Now, Bancroft works at Azusa Pacific University, mentoring and inspiring future animators as head of the Animation and Visual Effects program commencing since 2018. He is encouraged that 13 out of the 15 students in his most recent class are female, a stark contrast to the 1990s in the United States when animation was known as “a boys’ club.” “I think the movie we made in the 1990s with a strong heroine Mulan might have paved the way,” Bancroft opined. “Girls were inspired and even considered animation an option.”
While heavy representation in education is a big step in the right direction, Bancroft remains concerned about the future of potential female leadership as directors, producers, and executives of the industry. More than 60 percent of animation and art school students are women, while only 20 percent of the creative jobs are held by women as per the U.S.-based Women in Animation (WIA) that seeks to make the gender proportion 50/50 by 2025.

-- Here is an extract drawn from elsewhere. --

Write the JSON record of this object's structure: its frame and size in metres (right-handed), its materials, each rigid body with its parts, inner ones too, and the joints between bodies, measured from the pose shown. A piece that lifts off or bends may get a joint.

“It’s the thing that really needs to change,” Bancroft emphasized. He cited Turning Red, a 2022 American animated fantasy comedy produced by Pixar and helmed by female director Domee Shi, as “a great example of where the industry should go.” Inspired by Shi’s own experiences, the film follows Mei Lee, a 13-year-old Chinese-Canadian student who, due to a hereditary curse, transforms into a giant red panda when she feels a strong emotion. “You could tell that the director really tapped into her own childhood of being anxious and picked on and wove the experiences into the story,” Bancroft said.
Bancroft seeks to regularly encourage the girls in his class so they can feel confident about their ideas and skills. He is also quite proud to help them produce animated shorts. He tends to brief all the female students on WIA, exactly in their freshman year. “I want them to know there’s an organization that can lend support to women in the animation industry, help them get jobs, and ensure their creative voices are heard.”